• _WORK TO DO_
Please count the lines in the listing below where the word "builds" appears. Give the number only.

Scripts that build objects

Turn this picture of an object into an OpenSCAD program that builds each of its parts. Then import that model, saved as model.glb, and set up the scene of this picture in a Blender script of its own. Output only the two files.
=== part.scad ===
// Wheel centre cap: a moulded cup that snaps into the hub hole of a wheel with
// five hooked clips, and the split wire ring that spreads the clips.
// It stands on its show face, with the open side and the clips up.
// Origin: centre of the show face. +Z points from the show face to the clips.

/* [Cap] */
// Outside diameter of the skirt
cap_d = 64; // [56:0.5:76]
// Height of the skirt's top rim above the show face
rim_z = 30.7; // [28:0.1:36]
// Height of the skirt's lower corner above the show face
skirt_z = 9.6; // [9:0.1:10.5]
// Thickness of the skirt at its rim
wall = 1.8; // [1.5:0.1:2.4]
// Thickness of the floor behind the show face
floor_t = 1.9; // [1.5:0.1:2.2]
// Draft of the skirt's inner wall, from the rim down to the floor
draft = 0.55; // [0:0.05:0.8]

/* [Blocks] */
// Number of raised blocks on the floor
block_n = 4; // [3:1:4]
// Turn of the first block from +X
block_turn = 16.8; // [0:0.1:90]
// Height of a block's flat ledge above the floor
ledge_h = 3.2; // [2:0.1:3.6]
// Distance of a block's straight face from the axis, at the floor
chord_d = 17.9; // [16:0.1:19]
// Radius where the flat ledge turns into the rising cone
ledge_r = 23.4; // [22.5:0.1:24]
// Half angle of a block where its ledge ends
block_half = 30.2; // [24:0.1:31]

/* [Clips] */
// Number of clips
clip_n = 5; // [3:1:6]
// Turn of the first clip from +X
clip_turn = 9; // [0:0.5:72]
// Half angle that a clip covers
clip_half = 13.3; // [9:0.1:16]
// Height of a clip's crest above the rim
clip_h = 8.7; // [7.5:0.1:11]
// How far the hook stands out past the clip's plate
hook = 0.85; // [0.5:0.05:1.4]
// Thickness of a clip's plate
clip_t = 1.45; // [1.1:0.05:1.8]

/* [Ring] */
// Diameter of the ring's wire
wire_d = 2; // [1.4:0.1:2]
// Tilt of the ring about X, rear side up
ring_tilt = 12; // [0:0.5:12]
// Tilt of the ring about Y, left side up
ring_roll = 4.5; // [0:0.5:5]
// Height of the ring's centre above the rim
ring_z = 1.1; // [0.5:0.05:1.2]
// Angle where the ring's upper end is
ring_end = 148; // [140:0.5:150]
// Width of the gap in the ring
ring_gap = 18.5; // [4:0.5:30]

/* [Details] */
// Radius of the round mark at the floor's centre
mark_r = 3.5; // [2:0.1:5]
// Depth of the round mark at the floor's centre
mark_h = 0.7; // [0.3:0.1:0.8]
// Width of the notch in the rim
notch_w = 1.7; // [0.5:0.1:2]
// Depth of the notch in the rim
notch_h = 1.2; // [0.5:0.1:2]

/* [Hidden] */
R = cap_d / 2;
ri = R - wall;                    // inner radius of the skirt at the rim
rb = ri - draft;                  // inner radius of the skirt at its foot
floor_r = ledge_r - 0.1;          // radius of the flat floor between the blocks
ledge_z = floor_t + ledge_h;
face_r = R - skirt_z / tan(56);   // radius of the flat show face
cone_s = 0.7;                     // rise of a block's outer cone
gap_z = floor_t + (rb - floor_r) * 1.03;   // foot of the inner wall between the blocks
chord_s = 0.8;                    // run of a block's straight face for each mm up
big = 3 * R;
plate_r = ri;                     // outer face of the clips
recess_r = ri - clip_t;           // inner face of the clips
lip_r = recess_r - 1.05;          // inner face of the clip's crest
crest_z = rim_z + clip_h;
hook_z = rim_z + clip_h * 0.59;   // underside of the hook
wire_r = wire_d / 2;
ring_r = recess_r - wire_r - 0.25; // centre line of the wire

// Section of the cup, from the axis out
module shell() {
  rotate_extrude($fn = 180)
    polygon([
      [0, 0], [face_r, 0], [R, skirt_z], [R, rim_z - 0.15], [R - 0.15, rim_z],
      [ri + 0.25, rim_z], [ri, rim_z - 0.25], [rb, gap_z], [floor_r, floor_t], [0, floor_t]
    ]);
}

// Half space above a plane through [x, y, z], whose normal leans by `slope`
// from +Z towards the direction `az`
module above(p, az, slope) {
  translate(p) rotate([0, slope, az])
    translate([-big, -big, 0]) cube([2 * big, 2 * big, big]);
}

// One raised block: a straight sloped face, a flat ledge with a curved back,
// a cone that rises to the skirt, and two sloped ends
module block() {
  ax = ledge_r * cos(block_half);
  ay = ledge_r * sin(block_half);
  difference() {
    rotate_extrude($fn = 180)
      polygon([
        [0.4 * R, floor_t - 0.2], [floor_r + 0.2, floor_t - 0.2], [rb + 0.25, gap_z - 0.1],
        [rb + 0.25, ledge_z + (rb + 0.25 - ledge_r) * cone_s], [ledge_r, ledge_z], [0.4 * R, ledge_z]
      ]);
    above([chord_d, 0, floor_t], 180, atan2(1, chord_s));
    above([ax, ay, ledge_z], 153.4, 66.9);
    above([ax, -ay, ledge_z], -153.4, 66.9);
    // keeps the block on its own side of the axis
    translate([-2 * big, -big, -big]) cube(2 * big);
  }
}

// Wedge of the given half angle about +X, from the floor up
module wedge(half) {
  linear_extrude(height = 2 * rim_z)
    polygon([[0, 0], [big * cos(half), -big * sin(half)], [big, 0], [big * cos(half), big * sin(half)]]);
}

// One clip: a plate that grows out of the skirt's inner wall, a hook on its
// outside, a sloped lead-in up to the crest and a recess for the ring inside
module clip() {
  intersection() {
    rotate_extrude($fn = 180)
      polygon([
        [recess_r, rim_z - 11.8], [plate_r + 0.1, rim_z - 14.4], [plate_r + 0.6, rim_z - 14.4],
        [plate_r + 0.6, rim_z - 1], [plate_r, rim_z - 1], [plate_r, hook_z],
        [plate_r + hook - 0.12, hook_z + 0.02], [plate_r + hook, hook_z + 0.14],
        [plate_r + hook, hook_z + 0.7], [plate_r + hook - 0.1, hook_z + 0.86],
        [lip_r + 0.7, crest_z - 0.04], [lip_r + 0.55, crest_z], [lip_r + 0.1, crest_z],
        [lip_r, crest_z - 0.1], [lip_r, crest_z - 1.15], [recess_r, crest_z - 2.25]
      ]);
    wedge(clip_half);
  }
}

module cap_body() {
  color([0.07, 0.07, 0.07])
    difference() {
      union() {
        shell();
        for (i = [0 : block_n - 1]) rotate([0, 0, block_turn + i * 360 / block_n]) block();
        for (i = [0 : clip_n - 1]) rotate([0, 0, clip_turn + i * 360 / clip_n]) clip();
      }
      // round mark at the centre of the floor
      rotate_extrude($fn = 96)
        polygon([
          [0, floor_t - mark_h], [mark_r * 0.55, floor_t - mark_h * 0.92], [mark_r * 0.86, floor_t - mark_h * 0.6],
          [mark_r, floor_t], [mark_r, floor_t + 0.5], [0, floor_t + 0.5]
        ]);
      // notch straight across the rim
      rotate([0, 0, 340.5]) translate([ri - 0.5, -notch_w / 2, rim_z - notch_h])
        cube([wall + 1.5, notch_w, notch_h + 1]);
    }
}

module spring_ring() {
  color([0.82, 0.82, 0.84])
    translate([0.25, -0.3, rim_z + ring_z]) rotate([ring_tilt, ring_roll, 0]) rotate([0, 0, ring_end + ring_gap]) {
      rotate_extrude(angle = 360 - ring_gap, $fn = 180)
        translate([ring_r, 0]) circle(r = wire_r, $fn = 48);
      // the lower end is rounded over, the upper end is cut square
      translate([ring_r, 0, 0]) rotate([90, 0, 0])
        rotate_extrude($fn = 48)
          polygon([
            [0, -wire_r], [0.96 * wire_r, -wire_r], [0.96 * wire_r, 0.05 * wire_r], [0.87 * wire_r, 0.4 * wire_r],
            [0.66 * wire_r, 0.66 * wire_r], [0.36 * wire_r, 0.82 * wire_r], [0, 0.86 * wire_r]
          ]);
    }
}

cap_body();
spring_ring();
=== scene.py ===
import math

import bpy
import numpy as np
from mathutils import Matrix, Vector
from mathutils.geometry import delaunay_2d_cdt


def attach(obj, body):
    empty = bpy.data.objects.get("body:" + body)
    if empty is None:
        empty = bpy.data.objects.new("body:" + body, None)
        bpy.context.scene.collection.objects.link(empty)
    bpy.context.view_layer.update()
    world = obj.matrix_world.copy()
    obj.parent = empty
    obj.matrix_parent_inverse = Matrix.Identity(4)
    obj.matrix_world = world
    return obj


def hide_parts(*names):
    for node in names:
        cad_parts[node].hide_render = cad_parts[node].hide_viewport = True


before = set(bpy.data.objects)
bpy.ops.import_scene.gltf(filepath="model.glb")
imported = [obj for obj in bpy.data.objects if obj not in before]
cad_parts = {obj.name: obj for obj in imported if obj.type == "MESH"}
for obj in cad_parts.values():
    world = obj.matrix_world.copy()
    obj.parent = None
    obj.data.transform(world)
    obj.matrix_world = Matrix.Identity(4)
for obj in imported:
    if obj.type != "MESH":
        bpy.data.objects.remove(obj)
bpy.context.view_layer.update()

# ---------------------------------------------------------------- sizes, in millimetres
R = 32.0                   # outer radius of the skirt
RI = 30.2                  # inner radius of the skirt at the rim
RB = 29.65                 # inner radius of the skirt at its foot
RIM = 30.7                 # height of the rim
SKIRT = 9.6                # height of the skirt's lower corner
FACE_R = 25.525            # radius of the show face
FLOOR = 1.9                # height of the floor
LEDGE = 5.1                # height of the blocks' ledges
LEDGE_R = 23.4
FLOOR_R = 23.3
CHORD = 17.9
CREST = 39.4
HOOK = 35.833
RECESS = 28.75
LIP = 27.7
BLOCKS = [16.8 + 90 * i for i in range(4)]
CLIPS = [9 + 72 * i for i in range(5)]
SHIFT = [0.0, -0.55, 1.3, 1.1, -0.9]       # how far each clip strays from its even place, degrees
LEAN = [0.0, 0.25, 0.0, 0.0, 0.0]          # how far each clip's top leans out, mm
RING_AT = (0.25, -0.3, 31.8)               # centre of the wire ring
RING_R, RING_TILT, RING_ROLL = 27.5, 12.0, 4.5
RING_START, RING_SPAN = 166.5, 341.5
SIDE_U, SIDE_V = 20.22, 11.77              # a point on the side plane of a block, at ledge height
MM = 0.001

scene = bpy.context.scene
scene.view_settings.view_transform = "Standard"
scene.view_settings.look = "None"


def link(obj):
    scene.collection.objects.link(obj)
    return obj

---

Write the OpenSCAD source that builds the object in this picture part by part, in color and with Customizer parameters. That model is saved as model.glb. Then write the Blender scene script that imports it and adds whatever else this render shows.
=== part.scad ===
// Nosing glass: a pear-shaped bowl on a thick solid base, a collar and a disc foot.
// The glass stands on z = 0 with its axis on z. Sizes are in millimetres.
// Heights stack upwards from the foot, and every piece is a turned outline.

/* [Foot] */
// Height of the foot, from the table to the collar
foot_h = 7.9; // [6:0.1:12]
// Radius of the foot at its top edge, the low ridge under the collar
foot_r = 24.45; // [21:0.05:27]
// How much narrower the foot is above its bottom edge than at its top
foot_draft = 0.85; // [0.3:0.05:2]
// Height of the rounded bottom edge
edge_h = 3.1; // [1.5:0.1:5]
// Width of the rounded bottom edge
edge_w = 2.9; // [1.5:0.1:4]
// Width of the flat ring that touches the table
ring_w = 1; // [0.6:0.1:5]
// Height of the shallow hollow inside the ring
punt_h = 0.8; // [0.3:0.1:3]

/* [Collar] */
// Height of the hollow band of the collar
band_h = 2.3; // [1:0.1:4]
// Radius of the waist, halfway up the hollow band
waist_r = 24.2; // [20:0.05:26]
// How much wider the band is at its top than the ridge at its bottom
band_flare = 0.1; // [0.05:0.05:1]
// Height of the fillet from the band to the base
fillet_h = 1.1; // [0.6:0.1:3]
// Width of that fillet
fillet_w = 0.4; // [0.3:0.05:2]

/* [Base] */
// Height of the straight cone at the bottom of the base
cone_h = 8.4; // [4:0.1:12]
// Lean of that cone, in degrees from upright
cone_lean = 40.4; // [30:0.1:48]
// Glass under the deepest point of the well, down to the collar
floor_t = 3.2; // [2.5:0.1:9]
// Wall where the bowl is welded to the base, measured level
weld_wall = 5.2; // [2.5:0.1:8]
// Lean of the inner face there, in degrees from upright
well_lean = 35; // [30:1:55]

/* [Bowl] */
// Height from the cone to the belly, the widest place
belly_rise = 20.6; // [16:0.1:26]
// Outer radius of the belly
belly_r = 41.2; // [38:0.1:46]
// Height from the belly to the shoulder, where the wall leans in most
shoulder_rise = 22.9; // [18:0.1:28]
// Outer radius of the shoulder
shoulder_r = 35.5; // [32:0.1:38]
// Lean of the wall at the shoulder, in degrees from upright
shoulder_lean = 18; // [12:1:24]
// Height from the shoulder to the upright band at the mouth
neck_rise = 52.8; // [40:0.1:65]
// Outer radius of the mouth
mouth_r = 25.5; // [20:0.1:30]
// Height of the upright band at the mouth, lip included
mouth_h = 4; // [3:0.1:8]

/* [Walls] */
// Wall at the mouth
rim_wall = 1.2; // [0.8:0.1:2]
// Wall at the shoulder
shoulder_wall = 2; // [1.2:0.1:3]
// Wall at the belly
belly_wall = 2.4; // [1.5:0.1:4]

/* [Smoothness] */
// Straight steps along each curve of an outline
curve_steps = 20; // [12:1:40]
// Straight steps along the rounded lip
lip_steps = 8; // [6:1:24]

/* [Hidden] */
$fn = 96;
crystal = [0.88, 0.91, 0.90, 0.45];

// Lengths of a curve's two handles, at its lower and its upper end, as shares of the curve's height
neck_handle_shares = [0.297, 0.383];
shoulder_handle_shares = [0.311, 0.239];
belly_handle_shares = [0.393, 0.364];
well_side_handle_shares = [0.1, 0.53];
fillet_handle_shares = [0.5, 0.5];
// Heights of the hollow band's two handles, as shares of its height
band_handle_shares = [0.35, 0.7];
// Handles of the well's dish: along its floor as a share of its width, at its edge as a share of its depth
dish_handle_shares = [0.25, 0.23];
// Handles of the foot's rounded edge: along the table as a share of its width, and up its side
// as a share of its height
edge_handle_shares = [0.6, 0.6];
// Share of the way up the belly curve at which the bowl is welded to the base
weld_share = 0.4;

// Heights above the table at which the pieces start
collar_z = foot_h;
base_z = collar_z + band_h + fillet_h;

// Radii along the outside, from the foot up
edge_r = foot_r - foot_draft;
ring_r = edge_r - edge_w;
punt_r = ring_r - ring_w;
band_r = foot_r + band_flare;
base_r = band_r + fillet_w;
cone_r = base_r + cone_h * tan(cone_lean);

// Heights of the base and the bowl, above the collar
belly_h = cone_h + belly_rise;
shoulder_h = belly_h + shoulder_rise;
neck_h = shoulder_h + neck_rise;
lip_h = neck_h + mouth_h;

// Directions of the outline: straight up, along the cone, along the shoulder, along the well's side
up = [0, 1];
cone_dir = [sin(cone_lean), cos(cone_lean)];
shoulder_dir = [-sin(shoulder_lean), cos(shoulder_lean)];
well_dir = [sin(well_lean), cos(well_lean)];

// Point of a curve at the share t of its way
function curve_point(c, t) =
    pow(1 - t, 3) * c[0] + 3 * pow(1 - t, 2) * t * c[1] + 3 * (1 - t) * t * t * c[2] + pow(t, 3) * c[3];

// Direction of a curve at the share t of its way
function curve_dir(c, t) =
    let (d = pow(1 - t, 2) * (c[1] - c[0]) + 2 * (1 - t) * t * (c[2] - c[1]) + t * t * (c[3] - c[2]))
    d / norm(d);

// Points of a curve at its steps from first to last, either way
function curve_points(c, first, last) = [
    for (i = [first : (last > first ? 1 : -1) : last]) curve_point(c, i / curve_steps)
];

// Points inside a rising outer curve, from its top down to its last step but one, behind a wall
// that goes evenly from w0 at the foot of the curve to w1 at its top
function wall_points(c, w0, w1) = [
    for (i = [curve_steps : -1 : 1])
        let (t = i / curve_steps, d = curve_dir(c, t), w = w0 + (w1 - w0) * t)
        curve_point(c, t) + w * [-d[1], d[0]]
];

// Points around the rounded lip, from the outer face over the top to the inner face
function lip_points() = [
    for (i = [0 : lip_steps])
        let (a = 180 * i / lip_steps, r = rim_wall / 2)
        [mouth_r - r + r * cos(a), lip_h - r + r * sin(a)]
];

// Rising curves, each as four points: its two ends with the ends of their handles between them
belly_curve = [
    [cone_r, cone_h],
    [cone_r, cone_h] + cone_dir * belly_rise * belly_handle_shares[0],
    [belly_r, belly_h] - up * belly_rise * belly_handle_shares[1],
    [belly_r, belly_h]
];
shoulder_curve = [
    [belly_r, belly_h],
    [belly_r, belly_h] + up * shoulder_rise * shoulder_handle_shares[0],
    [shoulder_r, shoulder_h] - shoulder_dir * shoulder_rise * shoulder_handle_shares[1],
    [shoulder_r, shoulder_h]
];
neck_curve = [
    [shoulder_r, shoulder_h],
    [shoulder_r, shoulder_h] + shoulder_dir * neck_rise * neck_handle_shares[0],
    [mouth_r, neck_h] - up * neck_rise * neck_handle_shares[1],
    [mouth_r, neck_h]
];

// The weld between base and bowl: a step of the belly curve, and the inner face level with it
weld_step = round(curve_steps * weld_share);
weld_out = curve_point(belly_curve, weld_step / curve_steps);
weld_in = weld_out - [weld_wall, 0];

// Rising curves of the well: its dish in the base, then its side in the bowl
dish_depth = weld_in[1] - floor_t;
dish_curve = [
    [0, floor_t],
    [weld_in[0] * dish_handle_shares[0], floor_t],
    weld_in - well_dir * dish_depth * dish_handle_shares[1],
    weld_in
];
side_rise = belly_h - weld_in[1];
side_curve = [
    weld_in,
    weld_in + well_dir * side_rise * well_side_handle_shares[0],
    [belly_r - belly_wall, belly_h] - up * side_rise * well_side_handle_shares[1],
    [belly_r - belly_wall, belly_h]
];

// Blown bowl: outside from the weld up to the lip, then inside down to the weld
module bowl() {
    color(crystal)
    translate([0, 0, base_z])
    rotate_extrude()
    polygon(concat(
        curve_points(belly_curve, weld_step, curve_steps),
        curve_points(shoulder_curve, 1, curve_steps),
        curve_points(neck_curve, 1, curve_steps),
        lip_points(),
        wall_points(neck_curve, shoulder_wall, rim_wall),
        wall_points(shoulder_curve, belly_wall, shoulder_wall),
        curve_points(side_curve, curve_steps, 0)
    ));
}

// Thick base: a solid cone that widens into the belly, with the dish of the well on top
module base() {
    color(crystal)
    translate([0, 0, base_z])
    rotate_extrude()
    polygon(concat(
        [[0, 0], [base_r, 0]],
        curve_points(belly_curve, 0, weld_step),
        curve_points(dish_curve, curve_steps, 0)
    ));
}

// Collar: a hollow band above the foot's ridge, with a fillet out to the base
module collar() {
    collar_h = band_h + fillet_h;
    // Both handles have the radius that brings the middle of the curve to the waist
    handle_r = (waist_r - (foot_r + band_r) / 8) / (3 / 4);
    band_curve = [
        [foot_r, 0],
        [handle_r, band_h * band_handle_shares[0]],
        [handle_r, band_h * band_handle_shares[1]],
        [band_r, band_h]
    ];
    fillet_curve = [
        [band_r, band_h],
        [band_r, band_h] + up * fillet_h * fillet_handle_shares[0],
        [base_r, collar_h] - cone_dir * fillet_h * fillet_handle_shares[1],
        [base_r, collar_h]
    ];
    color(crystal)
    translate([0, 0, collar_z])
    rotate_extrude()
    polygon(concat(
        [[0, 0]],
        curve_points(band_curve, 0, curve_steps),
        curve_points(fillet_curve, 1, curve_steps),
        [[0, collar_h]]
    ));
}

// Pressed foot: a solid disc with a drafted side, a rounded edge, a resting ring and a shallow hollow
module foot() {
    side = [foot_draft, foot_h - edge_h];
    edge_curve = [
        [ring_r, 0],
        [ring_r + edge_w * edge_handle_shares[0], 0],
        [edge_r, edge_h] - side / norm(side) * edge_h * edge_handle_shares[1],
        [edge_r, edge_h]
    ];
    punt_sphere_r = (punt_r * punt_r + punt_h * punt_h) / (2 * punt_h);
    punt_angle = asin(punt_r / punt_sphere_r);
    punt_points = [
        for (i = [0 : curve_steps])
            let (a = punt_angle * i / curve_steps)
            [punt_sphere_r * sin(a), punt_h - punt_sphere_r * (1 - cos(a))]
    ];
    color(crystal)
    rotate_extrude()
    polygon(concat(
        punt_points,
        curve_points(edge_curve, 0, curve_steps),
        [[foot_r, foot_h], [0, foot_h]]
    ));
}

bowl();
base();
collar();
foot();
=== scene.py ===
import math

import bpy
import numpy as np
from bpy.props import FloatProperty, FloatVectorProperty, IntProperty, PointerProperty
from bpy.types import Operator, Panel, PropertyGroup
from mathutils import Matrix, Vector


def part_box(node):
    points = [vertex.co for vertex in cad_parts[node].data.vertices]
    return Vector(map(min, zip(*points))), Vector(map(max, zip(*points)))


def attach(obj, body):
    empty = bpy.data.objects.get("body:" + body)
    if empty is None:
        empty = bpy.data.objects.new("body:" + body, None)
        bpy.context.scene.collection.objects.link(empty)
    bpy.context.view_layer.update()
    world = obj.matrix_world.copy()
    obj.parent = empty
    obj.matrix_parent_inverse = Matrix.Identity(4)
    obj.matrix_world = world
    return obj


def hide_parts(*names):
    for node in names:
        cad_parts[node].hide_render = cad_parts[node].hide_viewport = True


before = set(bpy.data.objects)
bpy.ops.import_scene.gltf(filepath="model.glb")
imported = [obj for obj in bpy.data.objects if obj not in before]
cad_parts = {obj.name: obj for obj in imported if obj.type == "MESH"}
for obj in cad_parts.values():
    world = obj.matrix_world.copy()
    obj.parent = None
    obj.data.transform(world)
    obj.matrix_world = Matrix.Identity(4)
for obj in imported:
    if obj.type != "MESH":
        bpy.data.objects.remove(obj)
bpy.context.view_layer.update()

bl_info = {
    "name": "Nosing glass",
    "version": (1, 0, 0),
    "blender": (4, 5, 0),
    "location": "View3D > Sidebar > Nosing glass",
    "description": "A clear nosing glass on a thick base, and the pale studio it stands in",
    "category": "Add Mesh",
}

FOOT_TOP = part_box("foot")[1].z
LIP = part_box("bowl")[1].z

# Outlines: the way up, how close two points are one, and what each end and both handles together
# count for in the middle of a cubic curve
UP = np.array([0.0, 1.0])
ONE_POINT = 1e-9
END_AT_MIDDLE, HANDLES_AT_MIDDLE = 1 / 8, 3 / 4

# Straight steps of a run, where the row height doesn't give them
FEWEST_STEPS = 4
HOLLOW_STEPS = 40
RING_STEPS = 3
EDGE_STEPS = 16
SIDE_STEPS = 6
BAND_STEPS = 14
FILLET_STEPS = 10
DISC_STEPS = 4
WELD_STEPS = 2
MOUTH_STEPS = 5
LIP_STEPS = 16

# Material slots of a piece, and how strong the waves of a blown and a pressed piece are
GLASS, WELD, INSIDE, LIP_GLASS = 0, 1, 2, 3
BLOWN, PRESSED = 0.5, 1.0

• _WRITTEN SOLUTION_
2